At any step, the current mask represents a set of edges that are all compatible with every bit already chosen. The connectivity check ensures that there exists at least one path fully contained in this constrained subgraph. Thus the invariant is that after processing bit b, there exists a path from s to e using only edges whose weights contain all selected bits. Since bit decisions only restrict the graph, once feasibility is confirmed, it remains consistent with all previously accepted bits.

Python Solution

import sys
input = sys.stdin.readline

def solve():
    t = int(input())
    for _ in range(t):
        n, m, s, e = map(int, input().split())
        
        edges = []
        adj_all = [[] for _ in range(n + 1)]
        
        for _ in range(m):
            a, b, w = map(int, input().split())
            edges.append((a, b, w))
            adj_all[a].append((b, w))
            adj_all[b].append((a, w))
        
        def can(mask):
            from collections import deque
            vis = [False] * (n + 1)
            dq = deque([s])
            vis[s] = True
            
            while dq:
                u = dq.popleft()
                if u == e:
                    return True
                for v, w in adj_all[u]:
                    if not vis[v] and (w & mask) == mask:
                        vis[v] = True
                        dq.append(v)
            return False
        
        ans = 0
        for bit in range(59, -1, -1):
            if can(ans | (1 << bit)):
                ans |= (1 << bit)
        
        print(ans)

if __name__ == "__main__":
    solve()

The implementation keeps a full adjacency list and performs a BFS for each bit trial. The key check (w & mask) == mask enforces that every edge used preserves all bits currently required in the answer.
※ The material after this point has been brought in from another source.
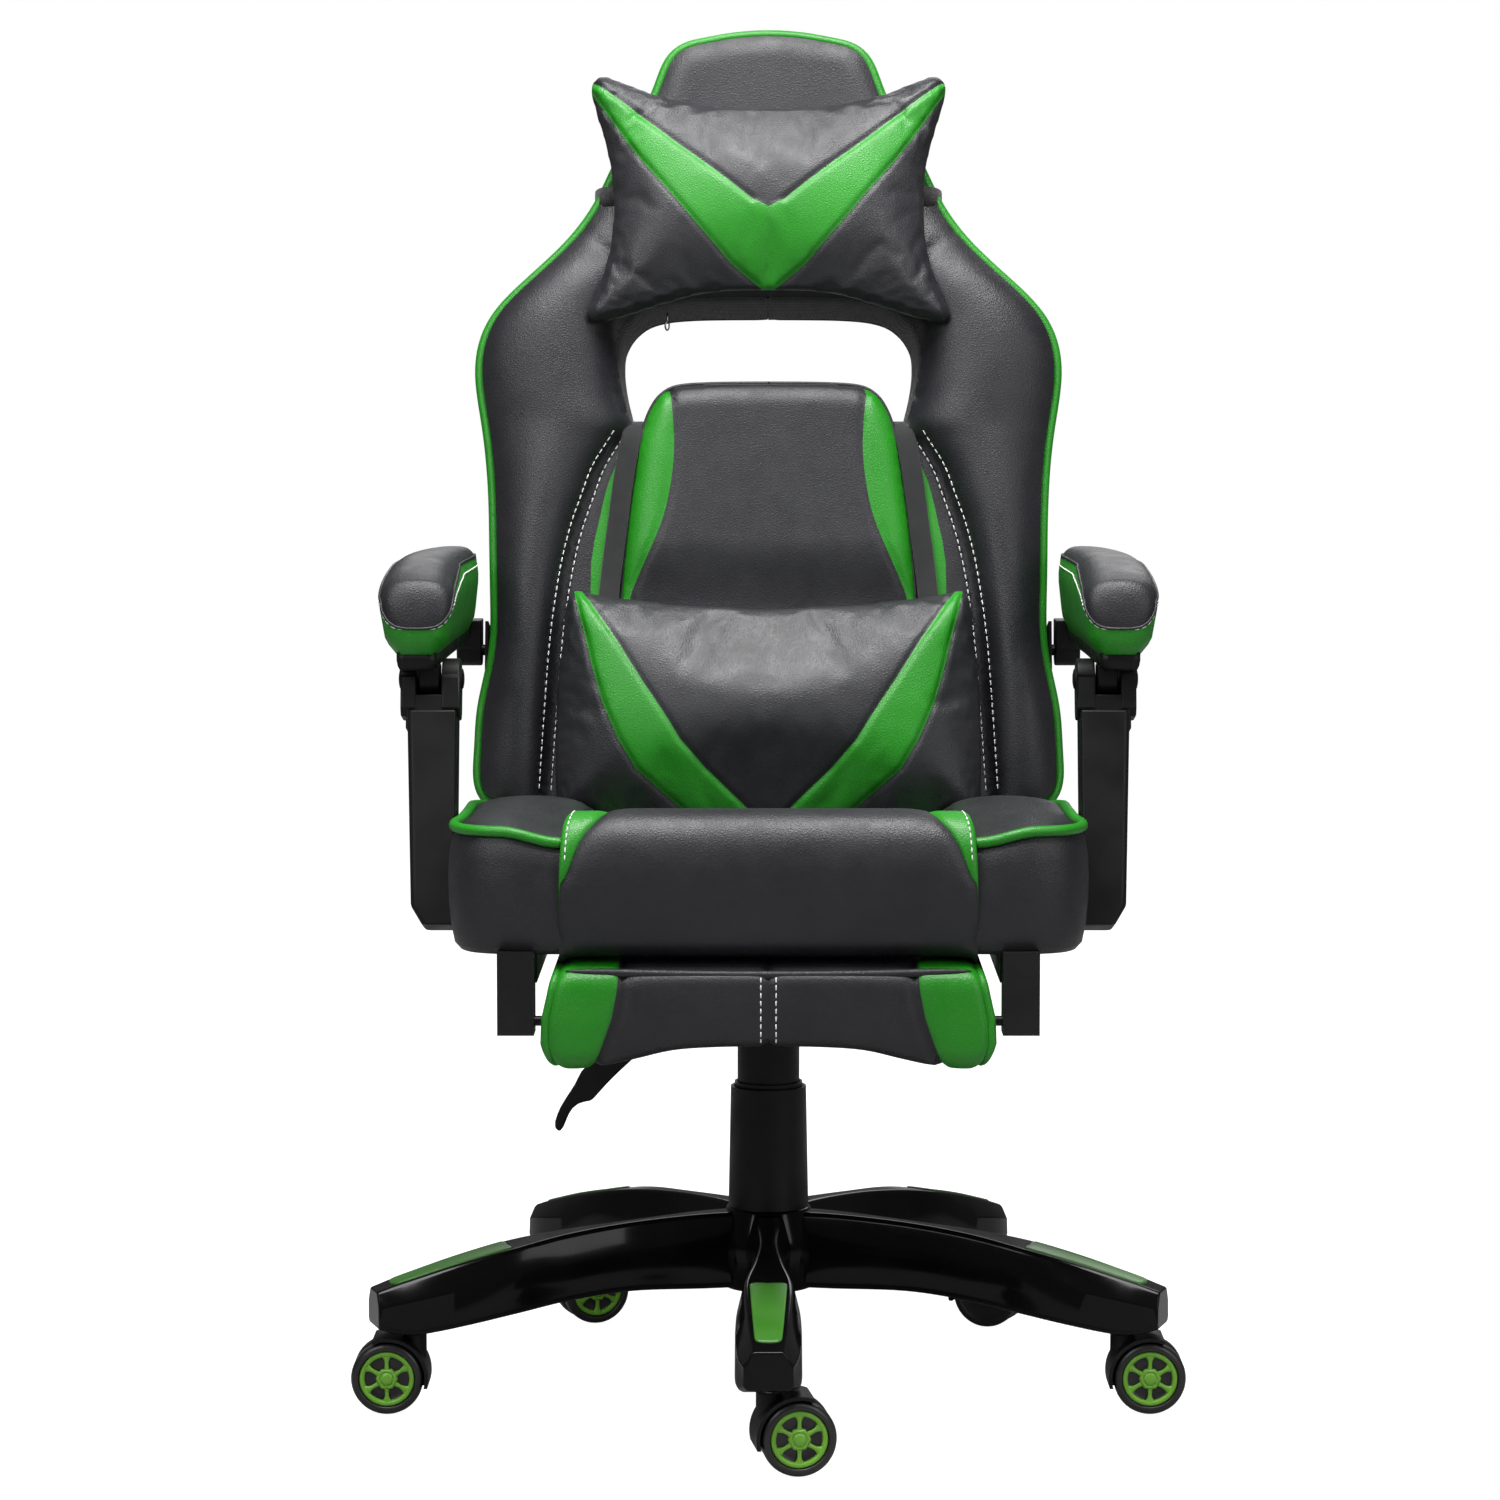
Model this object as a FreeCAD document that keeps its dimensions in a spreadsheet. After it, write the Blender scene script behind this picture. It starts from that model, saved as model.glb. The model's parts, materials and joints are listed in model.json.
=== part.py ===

The BFS is restarted for each bit, which is acceptable because the constraint on bits is small and the graph size is moderate. The correctness depends on not reusing visited state between different masks, since reachability changes with each added constraint.

Worked Examples

Consider a small graph where multiple paths compete in preserving bits.

Input:

1
4 4 1 4
1 2 8
2 4 12
1 3 12
3 4 8

We evaluate bits from high to low.

Bit Trial mask Reachable s→e Decision Current answer
3 (8) 8 yes via 1-2-4 keep 8
2 (4) 12 no discard 8
1 (2) 10 no discard 8
0 (1) 9 no discard 8

This demonstrates how the algorithm locks in the highest feasible bit first and avoids lower bits that would break connectivity.

A second example:

Input:

1
3 3 1 3
1 2 7
2 3 3
1 3 2
Bit Trial mask Reachable s→e Decision Current answer
2 (4) 4 no discard 0
1 (2) 2 yes via 1-3 keep 2
0 (1) 3 no (edge 2-3 fails constraint) discard 2

The result shows that indirect paths can dominate direct edges when preserving higher bits.

Complexity Analysis

Measure Complexity Explanation
Time O(60 × (n + m)) Each bit triggers one BFS over the graph, scanning all edges once
Space O(n + m) Adjacency list plus BFS visited array

The bounds of up to 3×10^5 edges and 60 bit checks yield around 1.8×10^7 edge relaxations per test case worst-case, which fits comfortably within typical limits in Python if implemented with adjacency lists and simple integer operations.

Test Cases

import sys, io

def run(inp: str) -> str:
    sys.stdin = io.StringIO(inp)
    
    def solve():
        input = sys.stdin.readline
        t = int(input())
        out = []
        for _ in range(t):
            n, m, s, e = map(int, input().split())
            adj = [[] for _ in range(n + 1)]
            for _ in range(m):
                a, b, w = map(int, input().split())
                adj[a].append((b, w))
                adj[b].append((a, w))
            
            from collections import deque
            
            def can(mask):
                vis = [False] * (n + 1)
                dq = deque([s])
                vis[s] = True
                while dq:
                    u = dq.popleft()
                    if u == e:
                        return True
                    for v, w in adj[u]:
                        if not vis[v] and (w & mask) == mask:
                            vis[v] = True
                            dq.append(v)
                return False
            
            ans = 0
            for bit in range(59, -1, -1):
                if can(ans | (1 << bit)):
                    ans |= (1 << bit)
            out.append(str(ans))
        return "\n".join(out)
    
    return solve()

# simple cases
assert run("1\n2 1 1 2\n1 2 7\n") == "7"
assert run("1\n2 1 1 2\n1 2 1\n") == "1"
assert run("1\n3 2 1 3\n1 2 6\n2 3 1\n") == "0"
Test input Expected output What it validates
Single edge path full edge weight direct feasibility
Minimal bit case 1 single-bit correctness
Disconnected after filtering 0 unreachable under constraints

Edge Cases

One edge case occurs when the only available path requires relaxing high bits to maintain connectivity. Suppose a graph where s connects to e through a low-weight bridge, but high-weight edges form a cycle disconnected from e. The algorithm will correctly reject high bits because BFS under the constrained mask fails to reach the target, even though a visually longer path exists in the full graph.

Another case is when multiple components exist and connectivity depends on the exact mask. For example, edges might connect s to a mid component under mask X, but e only under a different subset of edges. The BFS recomputes reachability fresh for each mask, ensuring that stale reachability assumptions do not leak between bit trials.